= Written request =
Present every line in which the string "from" appears.

= Data segment =
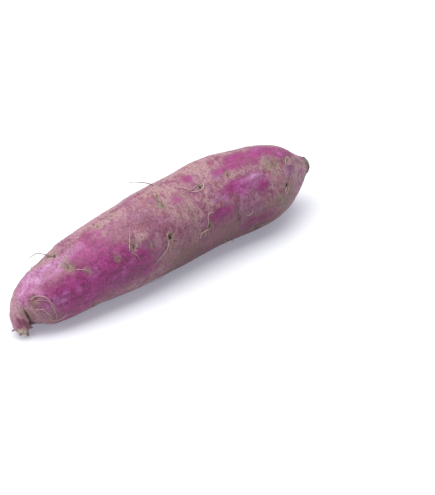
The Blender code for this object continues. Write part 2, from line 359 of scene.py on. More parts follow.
# Rootlets that the photo shows: tone from 0, dark, to 1, pale, radius in mm, and the places that they pass:
# along, round and how far off the skin in mm.
ROOTLETS = (
    (0.9, 0.25, (
        (18.6, 26, -0.3), (22, 31, 0.8), (25.7, 48, 1.1), (25.7, 69, 1.2), (25.7, 88, 0.9), (24, 106, 0.3),
    )),
    (0.8, 0.18, ((19, 34, -0.3), (23.8, 47, 0.7), (26.5, 61, 0.9), (26.6, 75, 0.8), (24, 88, 0.2))),
    (0.9, 0.22, ((16.5, 50, -0.3), (20.3, 62, 0.8), (21, 73, 1.1), (22, 86, 0.9), (22, 100, 0.3))),
    (0.9, 0.24, ((20.3, 92, -0.2), (22, 103, 0.7), (26, 109, 0.9), (30, 103, 0.8), (32.5, 100, 0.3))),
    (0.4, 0.22, ((15.5, 22, -0.2), (18.6, 35, 0.6), (17, 46, 0.2))),
    (0.5, 0.20, ((12.6, 6, -0.2), (15.5, 22, 0.5), (17.5, 40, 0.3))),
    (0.5, 0.20, ((13, 60, -0.2), (18, 66, 0.6), (19, 82, 0.7), (15, 92, 0.3))),
    (0.7, 0.20, ((10, 88, -0.2), (13, 96, 1.6), (14, 103, 3.0))),
    (0.9, 0.34, ((83, 52, -0.5), (83.6, 48, 0.7), (85.8, 41, 0.7), (88.8, 32, 0.4))),
    (0.8, 0.20, ((83, 53, -0.3), (85.8, 61, 0.4), (86.6, 69, 0.3))),
    (0.9, 0.26, ((97.4, 63, -0.3), (97.8, 60, 0.6), (97.2, 56, 0.5))),
    (0.7, 0.30, (
        (111.7, 65, -0.5), (108.8, 71, 0.6), (105.9, 77, 0.8),
        (100.1, 84, 0.9), (94.8, 91, 0.8), (94.3, 102, 0.4),
    )),
    (0.8, 0.20, ((112, 64, -0.4), (110, 59, 0.7), (112.5, 55, 0.6))),
    (0.8, 0.20, ((113, 66, -0.4), (116.5, 71, 0.7), (115, 76, 0.6))),
    (0.9, 0.32, (
        (149.5, 20, -0.5), (146.6, 19.5, 0.7), (143.7, 21, 0.9), (140.8, 18.5, 0.8), (137.9, 11, 0.4),
    )),
    (1.0, 0.32, (
        (149.5, 18, -0.5), (152.6, 21, 0.8), (150, 26.5, 1.0), (144.5, 26.5, 0.9), (140.8, 21, 0.5),
    )),
    (0.9, 0.30, (
        (143.7, 78, -0.5), (143.2, 69, 0.7), (143.7, 62, 0.7), (146.6, 58, 0.6), (149.5, 60.5, 0.4),
    )),
    (1.0, 0.30, ((143.7, 80, -0.5), (139, 78.5, 0.7), (135.5, 80, 0.8), (134.9, 87, 0.5))),
    (0.9, 0.24, ((141, 79, -0.2), (139, 83, 0.6), (140, 87, 0.4))),
    (1.0, 0.30, ((224.7, 21, -0.4), (221.5, 25, 0.6), (220.3, 29, 0.7), (217.9, 35, 0.4))),
    (1.0, 0.26, ((215.4, 74, -0.4), (212.8, 73.5, 0.6), (210.1, 75, 0.7), (210.1, 80, 0.4))),
    (1.0, 0.26, ((215.4, 76, -0.4), (212.8, 79, 0.6), (210.5, 81, 0.4))),
    (0.8, 0.26, ((182.5, 80, -0.2), (181.5, 84, 0.5), (178, 86, 0.5), (176.5, 82, 0.2))),
    (1.0, 0.24, ((48.5, 32, -0.3), (51.8, 39, 0.5), (54.6, 46, 0.2))),
    (0.05, 0.40, ((131, -30, -0.3), (127, -38, 3.2), (123, -42, 5.2), (121, -44, 6.4), (119.5, -46, 8.4))),
    (0.0, 0.75, ((46.3, -19, -0.5), (44.5, -27, 0.1), (42.5, -33, 0.2))),
    (0.15, 0.42, (
        (46, -21, -0.4), (44, -34, 0.3), (42, -44, 2.6), (40, -50, 5.0), (38, -54, 5.8), (35, -58, 6.0),
    )),
    (1.0, 0.11, ((31, -36, -0.2), (28, -42, 4.2), (26, -48, 5.2), (26, -52, 2.2))),
    (1.0, 0.11, ((21, -30, -0.2), (18, -40, 4.6), (16, -46, 4.8), (14, -54, 2.5))),
)
HIDDEN_SEED = 11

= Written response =
The Blender code for this object continues. Write part 2, from line 359 of scene.py on. More parts follow.
# Rootlets that the photo shows: tone from 0, dark, to 1, pale, radius in mm, and the places that they pass:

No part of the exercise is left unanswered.